O historiador culpa essa confusão por “empréstimos de histórias”. Segundo ele, a Enciclopédia dos Municípios Brasileiros (IBGE, 1958), fonte de muitos pesquisadores da formação de Dourados, informa equivocadamente “que o local escolhido por Marcelino Pires para a formação de um Patrimônio foi o lugar onde o tenente Antônio João Ribeiro foi morto durante a Guerra do Paraguai”.
MORREU LONGE
“[…] o tenente Antônio João Ribeiro foi morto em outro lugar, na Colônia Militar dos Dourados, em 29 de dezembro de 1864, nas proximidades do atual município de Antonio João (que não tinha nem esse nome, pois o mesmo chamava-se de Eugênio Penzo19 e por lei estadual, n.º 2198 de 08/09/1964, passou a denominar-se de Antônio João). De forma alguma, Antônio João foi combatido na atual cidade de Dourados”, revela.
Amarilha ressalta que essa informação é inaceitável, pois Dourados nem existia na época em que o herói da Guerra do Paraguai morreu. “Trocam-se fatos, transferem-se os eventos, como verdades absolutas e absurdas, com ‘empréstimos de histórias’ de outros lugares, trocando acontecimentos ‘famosos’ (como o caso de Antônio João na Guerra do Paraguai). Essas informações alteram os fatos, como que se fosse de pertencimento da cidade de Dourados. Lembramos que muitos episódios da Guerra do Paraguai em terras mato-grossenses são publicados em inúmeras fontes e todos apontam a Colônia Militar dos Dourados como o local em que o tenente Antônio João foi morto pelas tropas inimigas, e de forma alguma apontam a cidade de Dourados para tal episódio”.
DOAÇÃO SEM PROVAS
Ainda no relatório que aponta deslizes históricos apurados pela Comissão coordenada por Amarilha, é contestada a informação – também citada por meio da Enciclopédia dos Municípios Brasileiros (1958) – “de que o fazendeiro Marcelino Pires reservou dentro de suas terras uma área, ‘doando-a ao então povoado, para fim dela ser fundado um patrimônio’”, pois “não há provas documentais que comprovem tal fato, até o tempo presente”, segundo a pesquisa.

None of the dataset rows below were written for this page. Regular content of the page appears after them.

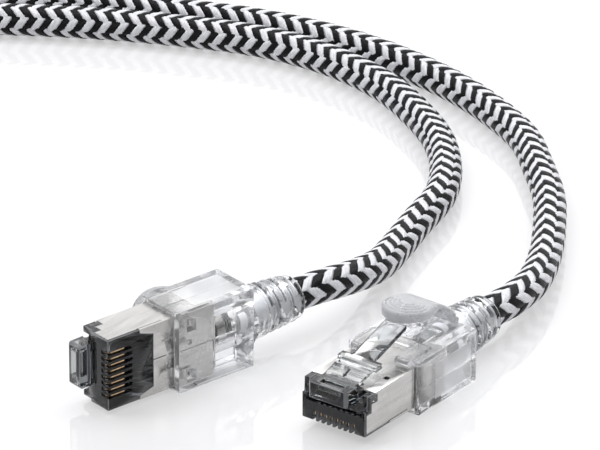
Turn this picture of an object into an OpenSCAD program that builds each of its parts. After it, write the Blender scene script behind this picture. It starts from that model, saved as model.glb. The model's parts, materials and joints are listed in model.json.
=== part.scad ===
// Shielded eight-contact patch cable with a snagless clear boot on each plug.
// Every plug is drawn in its own frame: X points the way the plug is inserted and is zero at the
// boot's front face, Y runs across the contacts, Z rises from the boot's contact side to the latch.
// The whole part stands on Z = 0 with its origin under the boot of plug B.

/* [Plug body] */
// Width of the plug across the contacts
plug_w = 11.68; // [11.58:0.02:11.78]
// Height of the plug body from the contact side to the shell's top
plug_h = 6.54; // [6.4:0.02:6.6]
// Height of the latch root above the contact side
root_h = 7.35; // [7.3:0.05:7.5]
// Reach of the contact comb in front of the boot
nose_x = 12.45; // [12:0.05:13]
// Reach of the latch root in front of the boot
root_x = 14.1; // [14:0.1:14.5]
// Length of the plug hidden in the boot
plug_tail = 7.2; // [6.8:0.1:7.4]
// Sheet thickness of the metal shell
shell_t = 0.25; // [0.2:0.01:0.3]

/* [Contacts] */
// Distance between neighbouring contacts
contact_pitch = 1.02; // [1.0:0.01:1.04]
// Thickness of a contact blade
contact_t = 0.35; // [0.3:0.01:0.36]
// Radius of an insulated conductor
wire_r = 0.38; // [0.34:0.01:0.39]

/* [Latch and guard] */
// Width of the latch plate next to its root
latch_plate_w = 6.2; // [6:0.1:6.4]
// Width of the latch across its locking shoulders
latch_shoulder_w = 7.2; // [7:0.1:7.4]
// Width of the latch tongue
tongue_w = 3.8; // [3.2:0.1:4]
// Width of the guard's arched strap
guard_w = 6.4; // [5.8:0.1:6.6]
// Radius of the guard's round thumb pad
pad_r = 4.0; // [3.6:0.1:4.2]

/* [Boot] */
// Width of the boot
boot_w = 13.1; // [13:0.1:13.4]
// Height of the boot from the contact side to the latch side
boot_h = 8.75; // [8.7:0.05:9]
// Length of the boot's rectangular body
boot_l = 14.6; // [14.4:0.1:14.7]
// Height of the plug's contact side above the boot's outer face
plug_lift = 1.3; // [1.2:0.05:1.4]
// Radius of the boot's round neck
neck_r = 4.2; // [4.1:0.05:4.3]

/* [Strain relief] */
// Distance from the boot's front face to the sleeve's open end
sleeve_end = 25.3; // [25.2:0.1:27]
// Number of slotted rings cut into the sleeve
sleeve_slots = 5; // [4:1:5]

/* [Cable] */
// Outer diameter of the braided cable
cable_d = 5.2; // [5.1:0.05:5.3]
// Distance between neighbouring turns of the coil
turn_pitch = 5.25; // [5.2:0.01:5.3]

/* [Hidden] */
$fn = 64;
ENDS = ["a", "b"];
PAIRS = ["orange", "green", "blue", "brown"];
PAIR_PINS = [[1, 2], [3, 6], [4, 5], [7, 8]];
PAIR_COLOURS = ["darkorange", "seagreen", "royalblue", "saddlebrown"];
PLUG_PARTS = concat(
    ["plug_housing", "latch", "shield_shell"],
    [for (i = [1:8]) str("contact_", i)],
    ["load_bar"],
    [for (p = PAIRS) str("wire_pair_", p)],
    ["cable_jacket", "shield_braid", "cable_clamp"],
    ["boot_lower", "boot_upper", "strain_relief", "latch_guard"]
);
CORD_PARTS = ["cable_a", "cable_coil", "cable_b", "coil_tie"];

// Clearance between fixed pieces that lie face to face
fit = 0.03;
// Overshoot of a cutting shape past the face that it opens
over = 1;

// Place of plug B along X, and of plug A, which lies on its side
plug_b_x = 5;
plug_a_pos = [20.9, -26.2, boot_w / 2];
plug_a_yaw = -13.6;

// Plug body
plug_bottom = plug_lift;
plug_top = plug_lift + plug_h;
half_w = plug_w / 2;
shell_front = 12.1;
smooth_x = 3.8;
comb_back = 7.8;
comb_top = plug_bottom + 1.6;
slot_w = 0.6;
channel_z = 4.7;
channel_r = wire_r + 0.05;
blade_back = 8.6;
blade_front = 12.1;
blade_bottom = plug_bottom + 0.35;
bar_back = -1.6;
bar_front = 2.3;

// Latch root block and latch hinge
root_w = 7.2;
root_bevel = 0.4;
root_top = plug_lift + root_h;
root_bottom = plug_lift + 4.7;
hinge_x = 11.2;
hinge_z = root_top - 0.4;
hinge_r = 0.36;
hinge_gap = 0.05;

// Guard: a ring sector that hinges on the boot's rear edge and ends in a domed pad
arch_x = -4.6;
arch_z = 2.68;
arch_r = 12.12;
arch_t = 1.3;
guard_hinge_x = -14.0;
guard_hinge_z = 9.25;
guard_hinge_r = 0.55;
pad_x = -6.1;
pad_bottom = 12.75;
pad_top = 14.95;
dome_r = 10;

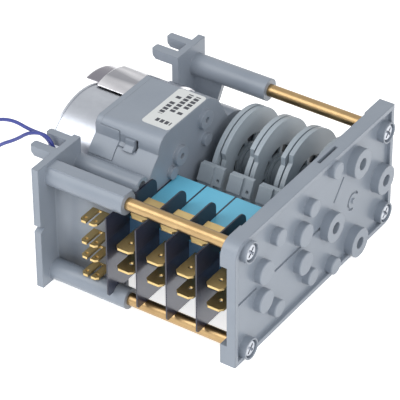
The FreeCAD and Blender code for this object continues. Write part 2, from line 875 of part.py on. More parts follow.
def flat_tab(centre, tip_y, root_y, z):
    half = tab_width / 2.0
    c = tab_tip_chamfer
    low = z - tab_thickness / 2.0
    outline_xy = [
        FreeCAD.Vector(centre - half, root_y, low),
        FreeCAD.Vector(centre - half, tip_y + c, low),
        FreeCAD.Vector(centre - half + c, tip_y, low),
        FreeCAD.Vector(centre + half - c, tip_y, low),
        FreeCAD.Vector(centre + half, tip_y + c, low),
        FreeCAD.Vector(centre + half, root_y, low),
    ]
    face = Part.Face(Part.makePolygon(outline_xy + outline_xy[:1]))
    blade = face.extrude(FreeCAD.Vector(0, 0, tab_thickness))
    hole = Part.makeCylinder(
        tab_hole_radius, tab_thickness + 2.0,
        FreeCAD.Vector(centre, tip_y + tab_hole_from_tip, low - 1.0), ALONG_Z)
    return blade.cut(hole)


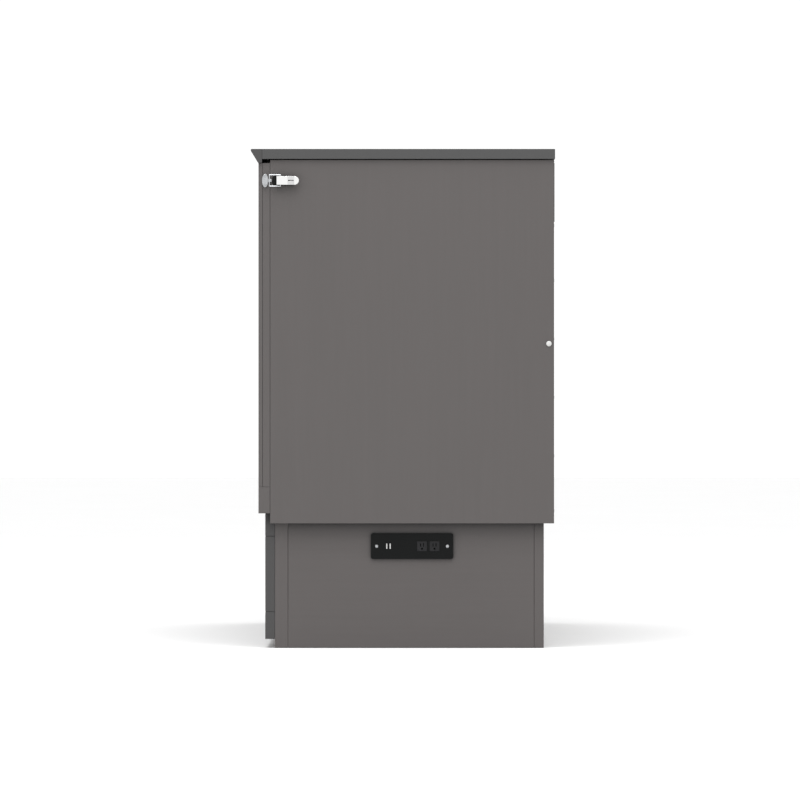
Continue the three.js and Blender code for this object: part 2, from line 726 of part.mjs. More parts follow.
function buildMiddleLegs() {
  const y = FOLD_HINGE_Y;
  const z = MID_LEG_AXIS_Z;
  const stripBack = MID_FRAME_BACK + GAP + 3;
  let carrier = solid(box([-700, 700], [MID_FRAME_BACK + GAP, stripBack], [z - 22, z + 22]));
  for (const [side, s] of SIDES) {
    const x0 = s * MID_LEG_X - LEG_WIDTH / 2;
    const x1 = x0 + LEG_WIDTH;
    const pin = barX(x0 - 1 - CHEEK_THICK, x1 + 1 + CHEEK_THICK, y, z, LEG_PIN_RADIUS, 12);
    const cheekY = [stripBack - 1, y + 7];
    const cheekZ = [z - 9, z + 9];
    carrier = carrier.add(solid(box([x0 - 1 - CHEEK_THICK, x0 - 1], cheekY, cheekZ)));
    carrier = carrier.add(solid(box([x1 + 1, x1 + 1 + CHEEK_THICK], cheekY, cheekZ)));
    carrier = carrier.add(solid(pin));
    const shape = legShape(y, z, MID_LEG_THICK, MID_LEG_LENGTH, 1);
    const leg = alongX(shape, x0, x1, { curveSegments: 6 });
    const bored = cut(leg, barX(x0 - 1, x1 + 1, y, z, LEG_PIN_RADIUS + 0.5, 12));
    addMesh(`mid_leg_${side}`, MATERIALS.plywood, bored);
  }
  addMesh("mid_leg_carrier", MATERIALS.steel, fromSolid(carrier));
}

function buildFootLegs() {
  for (const [side, s] of SIDES) {
    const x0 = s * FOOT_LEG_X - FOOT_LEG_WIDTH / 2;
    const shape = legShape(FOOT_LEG_AXIS_Y, FOOT_LEG_AXIS_Z, FOOT_LEG_THICK, FOOT_LEG_LENGTH, -1);
    const leg = alongX(shape, x0, x0 + FOOT_LEG_WIDTH, { curveSegments: 6 });
    addMesh(`foot_leg_${side}`, MATERIALS.woodSide, leg);
  }
}

// ---------------------------------------------------------------- door

// The slot that each folded foot leg fills, open at the door's face.
function legSlots(y0, y1) {
  const bottom = FOOT_LEG_AXIS_Z - FOOT_LEG_LENGTH - LEG_SLOT_CLEARANCE;
  const top = FOOT_LEG_AXIS_Z + FOOT_LEG_THICK / 2 + LEG_SLOT_CLEARANCE;
  const half = FOOT_LEG_WIDTH / 2 + LEG_SLOT_CLEARANCE;
  return SIDES.map(([, s]) =>
    box([s * FOOT_LEG_X - half, s * FOOT_LEG_X + half], [y0 - 1, y1 + 1], [bottom, top]),
  );
}

// Two tools cut a field in the door's face frame: a straight one, and a wider one that coves its front edge.
function fieldCutters(x0, x1, z0, z1, layer) {
  const cove = FIELD_COVE;
  const straight = box([x0, x1], [DOOR_FRONT - 1, layer + 1], [z0, z1]);
  const depth = [DOOR_FRONT - 4 * cove, DOOR_FRONT + cove];
  const wide = board([x0 - cove, x1 + cove], depth, [z0 - cove, z1 + cove], cove);
  return [straight, wide];
}

function buildDoor() {
  const half = SIDE_OUTER;
  const layer = DOOR_FRONT + OVERLAY_THICK;
  const rear = [layer + GAP, DOOR_BACK];
  const panel = board([-half, half], rear, [DOOR_JOINT + GAP, DOOR_TOP]);
  addMesh("door_panel", MATERIALS.woodSide, cut(panel, ...legSlots(...rear)));

  const top = DOOR_TOP - TOP_RAIL;
  const upperBottom = FOOT_LEG_AXIS_Z - FOOT_LEG_LENGTH - LEG_SLOT_CLEARANCE;
  const lowerTop = upperBottom - MID_RAIL;
  const lowerBottom = DOOR_JOINT + GAP + LOW_RAIL;
  const frame = board([-half, half], [DOOR_FRONT, layer], [DOOR_JOINT + GAP, DOOR_TOP]);
  const legHalf = FOOT_LEG_WIDTH / 2 + LEG_SLOT_CLEARANCE;
  // The upper field takes in the leg slots; the lower fields are split by fixed stiles of the same width.
  const inner = half - STILE;
  const upper = fieldCutters(-inner, inner, upperBottom, top, layer);
  const lower = [
    [-inner, -FOOT_LEG_X - legHalf],
    [-FOOT_LEG_X + legHalf, FOOT_LEG_X - legHalf],
    [FOOT_LEG_X + legHalf, inner],
  ].flatMap(([x0, x1]) => fieldCutters(x0, x1, lowerBottom, lowerTop, layer));
  addMesh("door_face_frame", MATERIALS.woodSide, cut(frame, ...upper, ...lower));

  const railBox = board([-half, half], [DOOR_FRONT, DOOR_BACK], [DOOR_BOTTOM, DOOR_JOINT]);
  addMesh("door_bottom_rail", MATERIALS.woodSide, railBox);
}

// ---------------------------------------------------------------- drawer

// Shallow grooves round the drawer front mark off its top and bottom strips.
function drawerGrooves() {
  const depth = 1;
  const rear = DRAWER_FRONT_Y + DRAWER_FRONT_THICK;
  return DRAWER_GROOVES.flatMap((z) => {
    const height = [z - 0.8, z + 0.8];
    return [
      box([-BASE_OUTER - 1, BASE_OUTER + 1], [DRAWER_FRONT_Y - 1, DRAWER_FRONT_Y + depth], height),
      box([-BASE_OUTER - 1, -BASE_OUTER + depth], [DRAWER_FRONT_Y - 1, rear + 1], height),
      box([BASE_OUTER - depth, BASE_OUTER + 1], [DRAWER_FRONT_Y - 1, rear + 1], height),
    ];
  });
}

function buildDrawer() {
  const frontBack = DRAWER_FRONT_Y + DRAWER_FRONT_THICK;
  const front = board(
    [-BASE_OUTER, BASE_OUTER],
    [DRAWER_FRONT_Y, frontBack],
    [DRAWER_FRONT_BOTTOM, DRAWER_FRONT_TOP],
  );
  addMesh("drawer_front", MATERIALS.woodDark, cut(front, ...drawerGrooves()));

  const y0 = frontBack + GAP;
  const y1 = y0 + DRAWER_DEPTH;
  const z = [DRAWER_BOX_BOTTOM, DRAWER_BOX_TOP];
  for (const [side, s] of SIDES) {
    const wall = span(s, DRAWER_HALF - DRAWER_WALL, DRAWER_HALF);
    addMesh(`drawer_side_${side}`, MATERIALS.plywood, board(wall, [y0, y1], z, 1));
    const moving = slideHalf(s, DRAWER_HALF + GAP, DRAWER_HALF + 6, y0 + 6, y1 - 10, 6);
    addMesh(`slide_moving_${side}`, MATERIALS.steel, moving);
    const postInner = BASE_OUTER - POST_THICK;
    const fixedFront = BASE_FRONT + 4;
    const fixed = slideHalf(s, DRAWER_HALF + 6.6, postInner - GAP, fixedFront, BASE_REAR - REAR_POST - 4, 0);
    addMesh(`slide_fixed_${side}`, MATERIALS.steel, fixed);
  }
  const inside = DRAWER_HALF - DRAWER_WALL - GAP;
  addMesh(
    "drawer_back",
    MATERIALS.plywood,
    board([-inside, inside], [y1 - DRAWER_WALL, y1], [DRAWER_BOX_BOTTOM + 14, DRAWER_BOX_TOP - 8], 1),
  );
  addMesh(
    "drawer_bottom",
    MATERIALS.plywood,
    board(
      [-inside, inside],
      [y0 + 0.2, y1 - 0.2],
      [DRAWER_BOX_BOTTOM + 4, DRAWER_BOX_BOTTOM + 14 - GAP],
      1,
    ),
  );
}

// Half of a drawer slide: a steel bar, narrower than its partner by `inset` above and below.
function slideHalf(s, near, far, y0, y1, inset) {
  return board(span(s, near, far), [y0, y1], [SLIDE_BOTTOM + inset, SLIDE_TOP - inset], 1);
}

// ---------------------------------------------------------------- latches

function buildLatches() {
  for (const [side, s] of SIDES) {
    addMesh(`latch_base_${side}`, MATERIALS.blackSteel, latchBase(s));
    addMesh(`latch_lever_${side}`, MATERIALS.chrome, latchLever(s));
    addMesh(`latch_bail_${side}`, MATERIALS.chrome, latchBail(s * (SIDE_OUTER + BAIL_STANDOFF)));
    addMesh(`latch_keeper_${side}`, MATERIALS.chrome, latchKeeper(s));
  }
}

// The X range between two standoffs from the side panel's face.
function offPanel(s, near, far) {
  return span(s, SIDE_OUTER + near, SIDE_OUTER + far);
}

// Base plate with two ears and the lever's pin between them.
function latchBase(s) {
  const half = EAR_GAP + EAR_THICK + 0.6;
  const plateShape = roundedShape(LEVER_AXIS_Y - 13, LEVER_AXIS_Y + 34, LATCH_Z - half, LATCH_Z + half, 5);
  const plate = alongX(plateShape, ...offPanel(s, GAP, LATCH_PLATE_THICK), { curveSegments: 3 });
  const axisX = s * (SIDE_OUTER + LEVER_AXIS_STANDOFF);
  const ears = [-1, 1].flatMap((up) => {
    const height = [LATCH_Z + up * EAR_GAP, LATCH_Z + up * (EAR_GAP + EAR_THICK)].sort((a, b) => a - b);
    const foot = box(
      offPanel(s, 1, LEVER_AXIS_STANDOFF),
      [LEVER_AXIS_Y - EAR_RADIUS, LEVER_AXIS_Y + EAR_RADIUS],
      height,
    );
    return [foot, barZ(...height, axisX, LEVER_AXIS_Y, EAR_RADIUS, 16)];
  });
  const pinZ = [LATCH_Z - EAR_GAP - 1, LATCH_Z + EAR_GAP + 1];
  const pin = barZ(...pinZ, axisX, LEVER_AXIS_Y, LATCH_PIN_RADIUS, 10);
  return union(plate, ...ears, pin);
}

// Thumb lever: a plate with a round rear end, over a web to its own barrel and a barrel that holds the bail.
function latchLever(s) {
  const front = LEVER_AXIS_Y - 3.4;
  const rearCentre = LEVER_REAR_Y - LEVER_HALF;
  const outline = new THREE.Shape();
  outline.moveTo(front, LATCH_Z - LEVER_HALF);
  outline.lineTo(rearCentre, LATCH_Z - LEVER_HALF);
  outline.absarc(rearCentre, LATCH_Z, LEVER_HALF, -Math.PI / 2, Math.PI / 2);
  outline.lineTo(front, LATCH_Z + LEVER_HALF);
  outline.closePath();
  const plate = alongX(outline, ...offPanel(s, ...LEVER_PLATE), { curveSegments: 8 });
  const axisX = s * (SIDE_OUTER + LEVER_AXIS_STANDOFF);
  const bailX = s * (SIDE_OUTER + BAIL_STANDOFF);
  const inner = [LATCH_Z - BARREL_HALF, LATCH_Z + BARREL_HALF];
  const web = box(
    offPanel(s, LEVER_AXIS_STANDOFF, LEVER_PLATE[0] + 0.5),
    [LEVER_AXIS_Y - BARREL_RADIUS, LEVER_AXIS_Y + BARREL_RADIUS],
    inner,
  );
  const barrel = barZ(...inner, axisX, LEVER_AXIS_Y, BARREL_RADIUS, 14);
  const bailBarrel = barZ(...inner, bailX, BAIL_AXIS_Y, BARREL_RADIUS + 0.1, 14);
  const through = [LATCH_Z - BAIL_HALF, LATCH_Z + BAIL_HALF];
  const bore = barZ(...through, axisX, LEVER_AXIS_Y, LATCH_PIN_RADIUS + PIN_CLEARANCE, 10);
  const bailBore = barZ(...through, bailX, BAIL_AXIS_Y, BAIL_WIRE + PIN_CLEARANCE, 10);
  const slit = box(
    offPanel(s, LEVER_PLATE[0] - 1, LEVER_PLATE[1] + 1),
    LEVER_SLIT,
    [LATCH_Z - 1, LATCH_Z + 1],
  );
  return cut(union(plate, web, barrel, bailBarrel), bore, bailBore, slit);
}

// Wire bail: a closed rectangle of round wire that passes outside the lever and turns in its front barrel.
function latchBail(x) {
  const low = LATCH_Z - BAIL_HALF;
  const high = LATCH_Z + BAIL_HALF;
  const corners = [
    [BAIL_FRONT_Y, low],
    [BAIL_FRONT_Y, high],
    [BAIL_AXIS_Y, high],
    [BAIL_AXIS_Y, low],
  ].map(([y, z]) => new THREE.Vector3(x, y, z));
  const rods = corners.map((corner, index) => rod(corner, corners[(index + 1) % corners.length], BAIL_WIRE));
  const bends = corners.map(({ y, z }) => new THREE.SphereGeometry(BAIL_WIRE, 10, 6).translate(x, y, z));
  return union(...rods, ...bends);
}

function rod(from, to, radius) {
  const axis = to.clone().sub(from);
  const geometry = new THREE.CylinderGeometry(radius, radius, axis.length(), 8);
  const turn = new THREE.Quaternion().setFromUnitVectors(AXIS_Y, axis.clone().normalize());
  geometry.applyQuaternion(turn);
  const middle = from.clone().add(to).multiplyScalar(0.5);
  return geometry.translate(middle.x, middle.y, middle.z);
}

// Keeper on the door's edge: an oval plate, and a tongue that ends in a low hook behind the bail's front run.
function latchKeeper(s) {
  const width = KEEPER_REAR_Y - KEEPER_FRONT_Y;
  const oval = new THREE.Shape();
  const middle = (KEEPER_FRONT_Y + KEEPER_REAR_Y) / 2;
  oval.absellipse(middle, LATCH_Z, width / 2, KEEPER_HALF, 0, Math.PI * 2);
  const plate = alongX(oval, ...offPanel(s, GAP, KEEPER_THICK), { ease: 0.8, curveSegments: 10 });
  const hookTop = BAIL_STANDOFF - BAIL_WIRE - 0.7;
  const side = [LATCH_Z - TONGUE_HALF, LATCH_Z + TONGUE_HALF];
  const tongue = box(offPanel(s, ...TONGUE), [middle, HOOK_REAR_Y], side);
  const hook = box(offPanel(s, 1, hookTop), [HOOK_FRONT_Y, HOOK_REAR_Y], side);
  return union(plate, tongue, hook);
}

// ---------------------------------------------------------------- assembly

buildCabinet();
buildBoltCaps();
buildBase();
buildOutlet();
buildLid();
buildLidHinge();
buildBedSections();
buildFoldHinge();
buildPivotArms();
buildHeadPivots();
buildMiddleLegs();
buildFootLegs();
buildDoor();
buildDrawer();
buildLatches();

export default bed;
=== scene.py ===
"""Looks of the cabinet bed: its finishes, mattress sections and small fittings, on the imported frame.

Metres, Z up, front towards -Y. Every place comes from a box of a CAD node.
"""

import math

import bmesh
import bpy
from mathutils import Matrix, Vector


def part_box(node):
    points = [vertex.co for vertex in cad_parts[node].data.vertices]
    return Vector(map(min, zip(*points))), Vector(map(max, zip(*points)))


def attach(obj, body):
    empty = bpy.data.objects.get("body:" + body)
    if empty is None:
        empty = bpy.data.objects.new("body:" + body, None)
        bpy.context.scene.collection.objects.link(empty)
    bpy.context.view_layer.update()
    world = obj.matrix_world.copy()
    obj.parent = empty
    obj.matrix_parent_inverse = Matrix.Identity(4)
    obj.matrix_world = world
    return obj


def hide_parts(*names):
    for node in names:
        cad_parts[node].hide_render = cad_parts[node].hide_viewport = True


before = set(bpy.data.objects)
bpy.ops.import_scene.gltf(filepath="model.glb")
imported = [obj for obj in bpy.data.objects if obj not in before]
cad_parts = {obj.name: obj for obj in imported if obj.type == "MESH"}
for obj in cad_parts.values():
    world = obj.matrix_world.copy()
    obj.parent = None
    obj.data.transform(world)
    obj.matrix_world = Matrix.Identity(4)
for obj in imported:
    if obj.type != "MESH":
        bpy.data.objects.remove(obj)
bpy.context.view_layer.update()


# ------------------------------------------------------------ node materials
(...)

“Importante ressaltar que o Decreto n.º 402 de 03 de setembro de 1915, do governo do Estado de Mato Grosso, assegura uma reserva de terras por meio de lei para a criação do Patrimônio de Dourados e não por meio de doações, já que o Decreto n.º 402 em seu artigo primeiro é categórico em garantir 3.600 hectares de terras para patrimônio da povoação de ‘Dourados’ e também no mesmo Decreto deixa bem explícito a localização e os limites reservados para formação do Patrimônio de Dourados, assim constituído, ‘confinando pelo Nascente com terras occupadas por Laranjeira, Mendes & Companhia: ao Sul, com terras requeridas por Joaquim Teixeira Alves: ao Poente, com terras de Marcelino Pires Martins e o Norte, com o córrego Saltinho’ (DECRETO n.º 402, 03/09/1915)”.
“Conforme determina o Decreto n.º 402, as terras reservadas para a formação do Patrimônio de Dourados para povoação (não índia) foram delimitadas com as terras do fazendeiro Joaquim Teixeira Alves, da Companhia Mate Laranjeira (Laranjeira, Mendes & Companhia), da Colônia de Índios de Dourados e do fazendeiro Marcelino Pires. Ou seja, no Decreto n.º 402 é citado o nome de Marcelino Pires, não como doador das terras para a formação do povoado, mas que a sua fazenda, ou melhor, as suas terras, faziam divisas (limites) com as terras do recente criado Patrimônio de Dourados”, enumera o relatório.
FALTA ATA
Embora reconheça que “várias fontes (principalmente matérias de jornais, livros, memórias) apresentam o fazendeiro Marcelino Pires como o doador das terras para a efetivação do Patrimônio de Dourados”, o levantamento da Comissão de Revisão Histórica questiona a ausência de alguma ata para comprovar tal fato.
“Em alguns lugares no sul de Mato Grosso, quando os fazendeiros doam terras para a formação de um povoado normalmente lavram Ata e realizam uma cerimônia oficial. Exemplos da parte sul de Mato Grosso nesta época, os municípios de Aquidauana e Maracaju. Muito provavelmente os moradores daquela época não teriam problemas em fazer uma ata de cerimônia para fundar um povoado. Há indicações que no povoado do Patrimônio de Dourados já havia escola desde 1907, conduzida pelo professor Manoel Santiago Oliveira, por isso, não haveria problemas em constituir uma ata para tal evento”, aponta.